Bob McCormick - EVP, CFO
I think it's more based upon the incremental volume flowthrough. There's a lot of great things going on between core Douglas and the Madison Heights TrynEx facility, but those things take some time. And to feel the full-year effect of those things is largely going to be a second-half 2014 proposition and then a 2015-16 proposition as well.
Operator
Thank you. Our next question comes from the line of Jason Ursaner from CJS Securities. Your line is open.
Jason Ursaner - Analyst
Thanks for taking the quick followup.

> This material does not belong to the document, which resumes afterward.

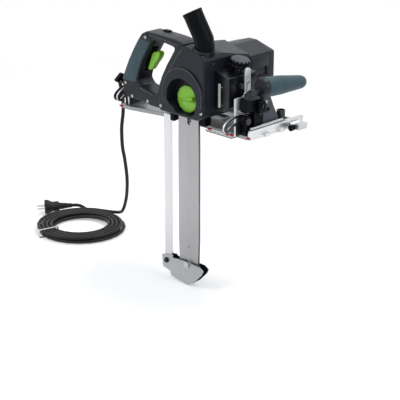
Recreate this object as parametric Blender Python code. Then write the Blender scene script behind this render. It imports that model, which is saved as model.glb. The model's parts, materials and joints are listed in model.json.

Just on the M&A question, given that anyone in the snow industry should probably be having a pretty good year and some pretty high expectations, if you were to find something strategic and at a good price in the shorter term, is it logical to think it would need to be from some of the counter seasonal markets that you're also looking at?
Bob McCormick - EVP, CFO
No. Again, I think that we're looking in a variety of different areas, Jason, and so I wouldn't necessarily connect those dots. I think, again, a great opportunity is a great opportunity and it could be from our industry, it could be from the truck equipment industry, it could be from the grounds care industry, because again, with a seasonal business like ours, we have to put the same amount of effort year-in, year-out through the M&A type of business.
And so again, I wouldn't jump to those conclusions.
Jason Ursaner - Analyst
Okay. That was it for me. Thanks.
Operator
Thank you. (Operator Instructions.) And I am seeing no other questioners in the queue at this time.
Bob McCormick - EVP, CFO
Okay then. Operator, thank you, everyone, for your interest in Douglas Dynamics. We look forward to speaking with you again early August for our second quarter earnings announcement. Thanks and have a great day.
Operator
Ladies and gentlemen, thank you for participating in today's conference. This now concludes the program and you may all disconnect. Everyone have a great day.